Tommaso Fiore: l’etica e la storia del popolo di formiche

Nel corso del viaggio, Fiore  dice del paesaggio e della sofferenza della gente, delle delusioni e delle contraddizioni della Storia, della rassegnazione e della rabbia silenziosa, degli sforzi di redenzione economica,   di Alberobello e di Locorotondo,  e dei contadini timidi, impacciati, chiusi, e quindi capaci di esplosioni improvvise, e di qualche vecchio intelligente e sentenzioso, capace, per bisogno, di fare l’indovino, il profeta, il consigliere, il novellatore, il poeta. Dice di Taranto: della città antica lanciata a sbarrare i due mari, come una vecchia nave sdrucita, in pieno vento, città di balconi e balconcini che si danno la mano, minuscole finestre gomito a gomito, con pochi vasi di basilico e di prezzemolo, vicoli che si restringono, si intanano, donne sulle porte, operai che ripiegano gli occhi se qualcuno li guarda.   Quando il tempo è cattivo, gli uomini  bevono e giocano a carte. Le donne portano in pegno  i pochi ori e la biancheria nuova. Taranto. La città moderna è tutt’altra cosa. Luce fognature acqua strade asfaltate, tram.  
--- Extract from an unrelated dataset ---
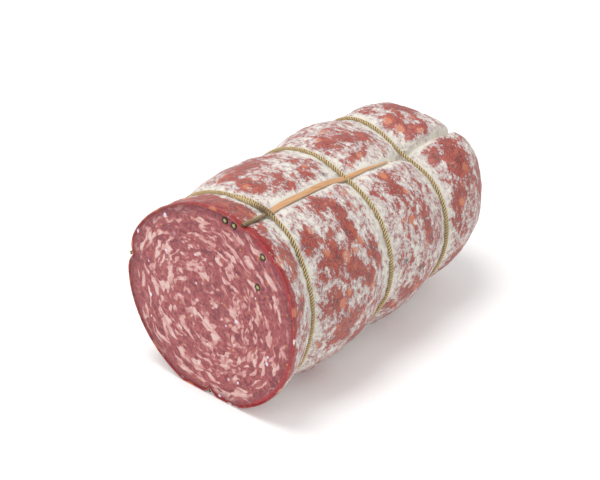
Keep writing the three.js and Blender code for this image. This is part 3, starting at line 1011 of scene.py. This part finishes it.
@dataclass
class Filling:
    """The meat: a cut face with a soft rim and small relief, and sides that the skin covers."""

    body: Body
    finish: FillingFinish
    columns: int = 540
    rings: int = 170
    inset: float = 1.3
    side_inset: float = 2.1
    rim_round: float = 0.8
    rim_reach: float = 4.0
    relief: float = 0.35
    socket: float = 2.55
    socket_gap: float = 0.4

    def outline(self, angles: Array) -> Array:
        """The cut face's edge, as places in the plane of the cut."""
        edge = self.body.skin(np.zeros(self.columns), angles)
        radius = np.hypot(edge[:, 0], edge[:, 2])
        return edge * ((radius - self.inset) / radius)[:, None]

    def face(self, angles: Array, corns: Sequence[Array]) -> tuple[Array, Array]:
        """The cut face, ring by ring from its edge to its middle.

        Args:
            angles: the columns' angles.
            corns: the middles of the peppercorns in it.

        Returns:
            The places, and their distances from the edge.
        """
        edge = self.outline(angles)
        shares = np.linspace(1, 0, self.rings + 1)[:-1] ** 0.9
        points = edge[None] * shares[:, None, None]
        reach = np.linalg.norm(edge, axis=1)[None] * (1 - shares)[:, None]
        back = self.rim_round * np.clip(1 - reach / self.rim_reach, 0, 1) ** 2
        back = back + np.clip(0.5 + clouds(points, 5.0, 21.0, 3) * 0.9, 0, 1) * self.relief
        for corn in corns:
            away = np.linalg.norm(points - corn, axis=-1)
            deep = np.sqrt(np.maximum(self.socket ** 2 - away ** 2, 0)) + self.socket_gap
            back = np.where(away < self.socket, deep, back)
        points = points + back[..., None] * [0, 1, 0]
        return points, reach

    def build(self, corns: Sequence[Array]) -> Piece:
        """Makes the meat as one closed piece.

        Args:
            corns: the middles of the peppercorns in its face.

        Returns:
            The piece.
        """
        angles = np.arange(self.columns) * 360 / self.columns + self.body.drift(0)
        face, reach = self.face(angles, corns)
        face, reach = face[::-1], reach[::-1]
        stations = np.array([2.0, 5.0, *np.arange(8.0, 254.0, 2.5), 256.0, 258.5, 260.5])
        along, angle = np.meshgrid(stations, angles, indexing="ij")
        turned = angle + self.body.drift(along) - self.body.drift(0)
        sides = self.body.skin(along, turned, -self.side_inset)
        pole = self.body.skin([self.body.length], 0.0, -self.side_inset)
        middle = [[0, self.relief / 2, 0]]
        points = np.concatenate([middle, face.reshape(-1, 3), sides.reshape(-1, 3), pole])
        rim = np.concatenate([[reach[0].mean()], reach.ravel(), np.zeros(along.size + 1)])
        rows = len(face) + len(sides)
        faces = fan(1, self.columns, 0, outward=False)
        faces += rows_of_faces(rows, self.columns, 1)
        faces += fan(1 + (rows - 1) * self.columns, self.columns, len(points) - 1)
        return mesh_piece("filling_meat", self.body.placed(points), faces, ["filling"],
                          self.finish.material(), {"rim": rim})


@dataclass
class Peppercorn:
    """A peppercorn cut through: a ball with a raised husk ring round a hollowed core."""

    node: str
    material: Material
    columns: int = 40
    wrinkle: float = 0.10
    core_depth: float = 0.55

    def __post_init__(self) -> None:
        """Reads its place and size from the frame."""
        low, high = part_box(self.node)
        self.middle = Vector(((low.x + high.x) / 2, low.y, (low.z + high.z) / 2)) / MM
        self.radius = (high.x - low.x) / (2 * MM)
        self.depth = (high.y - low.y) / MM

    def place(self, body: Body) -> Array:
        """Its middle, in millimetres from the middle of the cut face."""
        return np.array(self.middle) - [body.axis_x, body.cut_y, body.axis_z]

    def profile(self) -> list[tuple[float, float, float]]:
        """Its outline from the core's middle to its back: radius, depth, and 1 in the core."""
        radius, sunk = self.radius, self.depth - self.radius
        front = math.sqrt(radius ** 2 - sunk ** 2)
        cut = [(0.24, 0.5, 1), (0.42, 0.3, 1), (0.54, 0.26, 1), (0.62, 0.42, 0.6), (0.67, 0.42, 0),
               (0.74, 0.1, 0), (0.9, 0.03, 0), (1.0, 0.16, 0)]
        outline = [(front * share, back, core) for share, back, core in cut]
        first = math.asin(-sunk / radius)
        for step in range(1, 9):
            tilt = first + (math.pi / 2 - first) * step / 9
            outline.append((radius * math.cos(tilt), sunk + radius * math.sin(tilt), 0))
        return outline

    def build(self) -> Piece:
        """Makes the peppercorn."""
        outline = self.profile()
        out = radial(np.arange(self.columns) * 360 / self.columns)
        rings = np.array([out * radius + [0, back, 0] for radius, back, _ in outline])
        wrinkle = 1 - np.abs(clouds(rings + np.array(self.middle), 1.1, 2.0, 2)) * self.wrinkle
        rings = rings * np.stack([wrinkle, np.ones_like(wrinkle), wrinkle], -1)
        tips = [[0, self.core_depth, 0], [0, self.depth, 0]]
        points = np.concatenate([rings.reshape(-1, 3), tips]) + np.array(self.middle)
        core = np.concatenate([np.repeat([core for _, _, core in outline], self.columns), [1, 0]])
        count = len(outline) * self.columns
        faces = rows_of_faces(len(outline), self.columns) + fan(0, self.columns, count, outward=False)
        faces += fan(count - self.columns, self.columns, count + 1)
        return mesh_piece(f"{self.node}_cut", points * MM, faces, [self.node],
                          self.material, {"core": core})


# ---- twine and reed -----------------------------------------------------------------------------
class Slot(Enum):
    """The record's slots for twine."""

    PLAIN = "twine"
    STAINED = "stained_twine"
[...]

Scriveva Manlio Rossi-Doria: “ La Puglia degli anni Venti, che Fiore presenta, è una regione quasi esclusivamente agricola, nella quale i rapporti di classe e le prospettive economiche della campagna dominano anche le città; segnano con la loro impronta l’intera struttura sociale della regione, i comportamenti politici e amministrativi delle classi dirigenti, perfino gli orientamenti, le virtù ed i vizi delle persone colte. Questa matrice agricola è così antica e si evolve in modo così lento e tradizionale da giustificare la frase con la quale, nella prima lettera, Fiore entra in argomento: anzitutto la Puglia è una espressione archeologica. La nostra vita fu”.
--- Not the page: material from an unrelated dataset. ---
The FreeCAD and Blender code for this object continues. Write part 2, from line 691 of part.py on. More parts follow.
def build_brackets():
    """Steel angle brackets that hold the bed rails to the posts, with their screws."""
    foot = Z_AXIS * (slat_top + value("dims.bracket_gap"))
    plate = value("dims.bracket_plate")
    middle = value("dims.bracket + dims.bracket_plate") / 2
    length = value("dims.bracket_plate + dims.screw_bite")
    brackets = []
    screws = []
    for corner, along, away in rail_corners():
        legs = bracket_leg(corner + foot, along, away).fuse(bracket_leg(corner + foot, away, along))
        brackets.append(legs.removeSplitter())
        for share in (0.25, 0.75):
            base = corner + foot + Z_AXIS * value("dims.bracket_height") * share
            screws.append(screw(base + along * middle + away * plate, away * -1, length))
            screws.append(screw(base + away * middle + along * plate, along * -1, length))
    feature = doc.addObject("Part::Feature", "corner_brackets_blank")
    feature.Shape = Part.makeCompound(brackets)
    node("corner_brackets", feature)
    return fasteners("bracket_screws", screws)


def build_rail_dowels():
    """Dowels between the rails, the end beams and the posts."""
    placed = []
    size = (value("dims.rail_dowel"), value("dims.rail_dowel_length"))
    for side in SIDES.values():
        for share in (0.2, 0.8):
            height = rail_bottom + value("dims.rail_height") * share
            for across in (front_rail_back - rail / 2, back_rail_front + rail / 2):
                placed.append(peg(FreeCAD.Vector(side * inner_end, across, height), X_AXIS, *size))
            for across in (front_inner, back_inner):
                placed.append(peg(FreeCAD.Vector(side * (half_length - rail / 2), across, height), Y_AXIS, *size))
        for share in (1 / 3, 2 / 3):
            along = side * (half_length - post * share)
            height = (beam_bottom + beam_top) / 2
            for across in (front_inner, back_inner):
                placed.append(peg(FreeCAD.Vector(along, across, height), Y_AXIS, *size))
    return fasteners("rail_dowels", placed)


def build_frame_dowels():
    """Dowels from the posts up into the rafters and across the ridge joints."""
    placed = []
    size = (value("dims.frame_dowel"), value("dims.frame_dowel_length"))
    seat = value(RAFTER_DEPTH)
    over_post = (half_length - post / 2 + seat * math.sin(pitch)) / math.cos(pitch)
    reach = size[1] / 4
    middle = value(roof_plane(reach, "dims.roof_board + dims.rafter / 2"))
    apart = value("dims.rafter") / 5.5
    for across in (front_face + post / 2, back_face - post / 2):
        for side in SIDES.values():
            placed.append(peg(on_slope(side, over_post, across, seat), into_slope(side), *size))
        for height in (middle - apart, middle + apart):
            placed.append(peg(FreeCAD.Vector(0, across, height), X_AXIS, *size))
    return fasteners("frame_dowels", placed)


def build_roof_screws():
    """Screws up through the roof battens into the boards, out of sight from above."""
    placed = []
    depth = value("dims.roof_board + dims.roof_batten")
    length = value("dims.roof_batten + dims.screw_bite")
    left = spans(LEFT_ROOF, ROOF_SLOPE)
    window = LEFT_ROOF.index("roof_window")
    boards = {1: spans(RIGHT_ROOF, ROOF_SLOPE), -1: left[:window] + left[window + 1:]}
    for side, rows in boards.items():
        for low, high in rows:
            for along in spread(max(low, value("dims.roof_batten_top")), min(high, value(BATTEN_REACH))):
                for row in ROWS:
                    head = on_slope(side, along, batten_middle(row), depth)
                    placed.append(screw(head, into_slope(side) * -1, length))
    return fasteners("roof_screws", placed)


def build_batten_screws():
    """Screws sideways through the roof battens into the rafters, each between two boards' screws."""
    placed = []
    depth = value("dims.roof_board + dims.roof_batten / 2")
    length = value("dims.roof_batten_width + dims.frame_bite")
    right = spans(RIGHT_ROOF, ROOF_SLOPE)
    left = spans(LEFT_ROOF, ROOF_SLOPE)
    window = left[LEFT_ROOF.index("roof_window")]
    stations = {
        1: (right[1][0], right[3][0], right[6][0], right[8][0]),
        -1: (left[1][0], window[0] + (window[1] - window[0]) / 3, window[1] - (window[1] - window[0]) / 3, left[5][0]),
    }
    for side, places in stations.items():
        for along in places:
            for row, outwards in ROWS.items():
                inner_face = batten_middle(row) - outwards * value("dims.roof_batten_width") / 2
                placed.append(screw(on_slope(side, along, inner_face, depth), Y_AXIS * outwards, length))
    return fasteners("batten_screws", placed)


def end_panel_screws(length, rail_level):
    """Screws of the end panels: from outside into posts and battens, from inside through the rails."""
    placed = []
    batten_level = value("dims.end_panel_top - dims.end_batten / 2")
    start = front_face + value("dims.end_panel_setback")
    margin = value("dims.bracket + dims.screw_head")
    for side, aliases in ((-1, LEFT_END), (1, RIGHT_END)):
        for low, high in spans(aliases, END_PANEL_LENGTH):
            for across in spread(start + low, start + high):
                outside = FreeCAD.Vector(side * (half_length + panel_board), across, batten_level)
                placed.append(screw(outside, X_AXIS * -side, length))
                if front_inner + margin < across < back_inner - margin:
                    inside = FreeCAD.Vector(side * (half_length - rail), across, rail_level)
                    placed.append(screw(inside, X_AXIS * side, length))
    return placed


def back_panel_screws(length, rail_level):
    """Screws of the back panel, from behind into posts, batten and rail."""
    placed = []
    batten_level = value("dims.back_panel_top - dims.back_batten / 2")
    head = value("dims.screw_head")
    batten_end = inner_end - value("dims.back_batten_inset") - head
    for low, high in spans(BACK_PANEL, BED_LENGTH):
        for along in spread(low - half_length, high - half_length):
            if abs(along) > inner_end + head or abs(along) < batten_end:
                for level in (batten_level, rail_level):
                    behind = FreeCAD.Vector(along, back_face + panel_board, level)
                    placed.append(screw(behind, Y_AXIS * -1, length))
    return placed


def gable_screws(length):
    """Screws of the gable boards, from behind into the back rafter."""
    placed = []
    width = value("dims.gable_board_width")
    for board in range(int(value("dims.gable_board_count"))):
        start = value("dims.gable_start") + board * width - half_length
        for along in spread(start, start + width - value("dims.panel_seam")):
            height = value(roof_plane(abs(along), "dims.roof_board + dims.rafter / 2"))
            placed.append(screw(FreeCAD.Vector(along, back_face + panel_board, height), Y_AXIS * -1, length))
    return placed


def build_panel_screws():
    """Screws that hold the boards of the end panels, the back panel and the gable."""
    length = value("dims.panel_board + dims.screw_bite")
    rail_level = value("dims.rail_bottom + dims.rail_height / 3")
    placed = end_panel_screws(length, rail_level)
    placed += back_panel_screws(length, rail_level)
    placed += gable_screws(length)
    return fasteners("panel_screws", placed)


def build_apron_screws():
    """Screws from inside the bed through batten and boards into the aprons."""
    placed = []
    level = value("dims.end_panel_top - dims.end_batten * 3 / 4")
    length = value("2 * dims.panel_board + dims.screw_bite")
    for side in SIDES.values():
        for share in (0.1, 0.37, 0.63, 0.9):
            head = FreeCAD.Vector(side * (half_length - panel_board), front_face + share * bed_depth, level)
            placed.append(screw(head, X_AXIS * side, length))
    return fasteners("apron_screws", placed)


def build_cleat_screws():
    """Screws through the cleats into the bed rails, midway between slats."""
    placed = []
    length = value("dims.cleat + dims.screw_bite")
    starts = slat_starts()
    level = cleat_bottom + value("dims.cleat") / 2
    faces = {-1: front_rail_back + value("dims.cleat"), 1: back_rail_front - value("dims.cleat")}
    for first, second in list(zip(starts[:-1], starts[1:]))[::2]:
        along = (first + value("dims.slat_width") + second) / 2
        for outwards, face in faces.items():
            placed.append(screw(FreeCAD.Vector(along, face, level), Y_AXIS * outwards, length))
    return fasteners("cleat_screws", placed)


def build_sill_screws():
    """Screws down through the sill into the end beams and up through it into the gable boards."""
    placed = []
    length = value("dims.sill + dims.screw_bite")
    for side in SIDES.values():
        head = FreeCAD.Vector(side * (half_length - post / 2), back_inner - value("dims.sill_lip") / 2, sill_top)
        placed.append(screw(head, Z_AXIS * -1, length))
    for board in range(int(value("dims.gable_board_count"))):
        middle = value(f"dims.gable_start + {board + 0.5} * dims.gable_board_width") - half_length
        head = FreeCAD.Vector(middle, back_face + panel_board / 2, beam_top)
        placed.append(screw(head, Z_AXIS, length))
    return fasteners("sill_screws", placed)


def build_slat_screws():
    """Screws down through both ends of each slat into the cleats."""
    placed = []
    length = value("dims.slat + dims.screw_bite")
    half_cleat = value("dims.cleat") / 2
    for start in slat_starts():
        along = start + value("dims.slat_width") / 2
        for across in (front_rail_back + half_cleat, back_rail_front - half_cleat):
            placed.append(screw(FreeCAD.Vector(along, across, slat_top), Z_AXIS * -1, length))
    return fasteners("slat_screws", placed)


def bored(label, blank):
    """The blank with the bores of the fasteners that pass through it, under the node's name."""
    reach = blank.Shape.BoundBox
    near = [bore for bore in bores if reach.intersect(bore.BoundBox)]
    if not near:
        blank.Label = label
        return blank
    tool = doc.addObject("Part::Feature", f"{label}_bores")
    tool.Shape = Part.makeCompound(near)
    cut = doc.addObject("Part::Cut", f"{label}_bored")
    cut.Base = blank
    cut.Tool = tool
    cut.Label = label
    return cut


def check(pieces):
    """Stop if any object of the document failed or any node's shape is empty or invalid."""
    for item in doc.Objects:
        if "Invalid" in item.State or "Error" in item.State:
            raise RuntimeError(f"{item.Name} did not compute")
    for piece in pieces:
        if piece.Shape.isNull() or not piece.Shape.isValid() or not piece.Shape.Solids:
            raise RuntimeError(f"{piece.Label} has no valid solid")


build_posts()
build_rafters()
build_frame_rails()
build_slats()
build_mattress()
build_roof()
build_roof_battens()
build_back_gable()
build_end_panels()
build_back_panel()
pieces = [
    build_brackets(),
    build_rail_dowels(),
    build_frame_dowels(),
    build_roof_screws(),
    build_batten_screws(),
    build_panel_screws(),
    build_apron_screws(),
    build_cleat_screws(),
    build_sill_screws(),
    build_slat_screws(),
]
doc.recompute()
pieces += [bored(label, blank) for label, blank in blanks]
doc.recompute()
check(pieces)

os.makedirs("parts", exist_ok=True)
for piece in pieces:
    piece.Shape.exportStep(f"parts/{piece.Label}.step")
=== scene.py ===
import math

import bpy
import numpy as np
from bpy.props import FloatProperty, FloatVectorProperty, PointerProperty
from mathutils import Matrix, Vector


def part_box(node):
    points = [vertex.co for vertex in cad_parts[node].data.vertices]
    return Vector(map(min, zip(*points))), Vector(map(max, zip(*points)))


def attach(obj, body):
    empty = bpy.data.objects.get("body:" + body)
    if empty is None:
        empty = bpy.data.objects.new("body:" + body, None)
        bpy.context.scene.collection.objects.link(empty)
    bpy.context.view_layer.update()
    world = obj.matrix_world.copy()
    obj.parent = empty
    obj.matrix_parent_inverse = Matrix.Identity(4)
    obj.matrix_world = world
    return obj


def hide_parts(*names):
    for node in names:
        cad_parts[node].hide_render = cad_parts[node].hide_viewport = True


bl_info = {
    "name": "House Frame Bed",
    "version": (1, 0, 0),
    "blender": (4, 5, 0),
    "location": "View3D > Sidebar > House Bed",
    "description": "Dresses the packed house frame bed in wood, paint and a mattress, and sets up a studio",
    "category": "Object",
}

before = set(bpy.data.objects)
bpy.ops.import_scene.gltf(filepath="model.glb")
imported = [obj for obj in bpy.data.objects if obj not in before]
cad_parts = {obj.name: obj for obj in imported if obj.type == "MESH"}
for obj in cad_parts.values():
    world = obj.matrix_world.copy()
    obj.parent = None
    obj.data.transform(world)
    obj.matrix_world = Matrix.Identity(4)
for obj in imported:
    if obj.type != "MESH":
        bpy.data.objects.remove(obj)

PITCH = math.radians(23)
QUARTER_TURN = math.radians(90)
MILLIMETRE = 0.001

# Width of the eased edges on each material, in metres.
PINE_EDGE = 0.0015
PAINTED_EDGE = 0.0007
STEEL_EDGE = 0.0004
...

Cambiano i luoghi. Cambiano le creature che abitano quei luoghi. Cambiano le storie che coinvolgono le creature e attraversano i luoghi. Il tempo sfuma i contorni, deposita sabbia sulla memoria di tutti, di ciascuno. Di quello che è stato talvolta non resta nulla. Talvolta, invece, resta quell’unica cosa che è in grado di rinnovare la memoria, di raccontare com’è stato in un altro tempo un luogo, come sono state le sue creature, quali storie correvano per le strade, e quali sogni ad occhi aperti si facevano, e quali bisogni a bocca chiusa si esprimevano. A volte di un luogo resta soltanto quello che è scritto in una pagina di romanzo, in una poesia.

La Puglia che ha raccontato Tommaso Fiore non esiste più, com’è naturale che sia. Di quella Puglia restano le sue pagine. Quelle che dicono di Lecce, per esempio. Lecce l’armoniosa. Dove palazzi, pietre, strade, cortili, finestre, loggette, dove anche le più umili abitazioni hanno conservato l’antico carattere storico, artistico. Se a Bari, a Taranto, a Trani, si ritrovano qua e là belle cose, a Lecce bisogna fermarsi per strada continuamente, perché in ogni angolo si manifesta la bellezza. Lecce, per esempio. Città di gente vivace, sensibile, fine, ospitale, elegante, di studio, di foro, di mondo, città di gente che non può accettare altro se non il dominio della cultura, della finezza e dello spirito liberamente espresso. Attorno ai tavoli dei bar piovono le notizie della giornata precedente; scoppiano motti, stroncature, favolelli, panzane, satire garbate, contraffazioni burlesche, risate senza cattiveria, conferenze improvvisate.

“Un popolo di formiche” è Storia che non si può ignorare se si vuole comprendere profondamente tutto quello che è accaduto dopo, il modo in cui è cambiato il paesaggio, il modo in cui è cambiata la gente,  se si vuole interpretare correttamente il processo di sviluppo e di progresso che ha fatto questa terra com’è adesso.